SC: Lapse of time between injuries and death doesn’t reduce liability in murder case

New Delhi:  The Supreme Court has ruled that when a victim dies after a lapse of considerable time due to injuries inflicted by an accused, it would not diminish the liability of the perpetrator in a murder case.

A bench comprising Justices Krishna Murari and S. Ravindra Bhat, said: “There can be no stereotypical assumption or formula that where death occurs after a lapse of some time, the injuries (which might have caused the death), the offence is one of culpable homicide. Every case has its unique fact situation. However, what is important is the nature of injury, and whether it is sufficient in the ordinary course to lead to death”.

It further added that the adequacy or otherwise of medical attention is not a relevant factor in this case, because the doctor who conducted the post-mortem clearly deposed that death was caused due to cardio respiratory failures, as a result of the injuries inflicted upon the deceased.

“Thus, the injuries and the death were closely and directly linked.”

During the hearing, the appellants’ counsel had urged that the victim died 20 days after the attack, and the lapse of such a time shows that the injuries were not sufficient to cause death in the ordinary course of nature.

The bench noted that there were several judgments, which emphasize that such a lapse of time, would not per se constitute a determinative factor as to diminish the offender’s liability from the offence of murder to that of culpable homicide, not amounting to murder.

The appellants moved the apex court challenging the Chhattisgarh High Court order,which confirmed their conviction for murder.

According to the police, the accused had attacked the deceased after he tried to level disputed land with a JCB in February 2012.

After the victim died, a criminal case was registered against the appellants by the victim’s family.

The accused argued that the victim died after about twenty days from the alleged incident and due complications in surgery, therefore their alleged acts were not the cause of the death.

The top court noted that the question, then, is whether the appellants are guilty of the offence of murder, punishable under Section 302, or whether they are criminally liable under the less severe Section 304, IPC.

“This court sees no difficulty in accepting that firstly, the appellants were aggressors; secondly, they attacked the deceased, with axes; thirdly, the deceased was unarmed,” said the bench.

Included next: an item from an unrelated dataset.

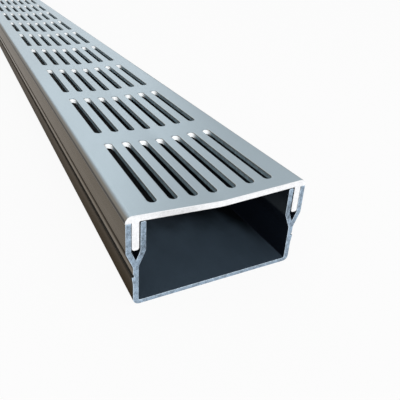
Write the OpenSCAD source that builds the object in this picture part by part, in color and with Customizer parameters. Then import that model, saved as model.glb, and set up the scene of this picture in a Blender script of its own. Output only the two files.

It further added that the doctor who conducted the post-mortem, stated that the injuries were caused by a hard and blunt object, and death of the deceased was due to cardio respiratory failure “as a result of multiple injuries on his body and their complications”.

The top court did not accept appellants contention that the death was caused unintentionally on account of a “sudden quarrel”.

It said the appellants were armed with axes, which indicated their pre-mediated intent to harm the deceased.

“The testimonies of the two important eyewitnesses, establish that when the deceased was levelling the septic tank on his property, the accused/appellants started abusing him; he asked them not to. The appellants, who were in the adjacent property, climbed the wall, entered the deceased’s house, and attacked him with axes,” said the bench, upholding the high court order.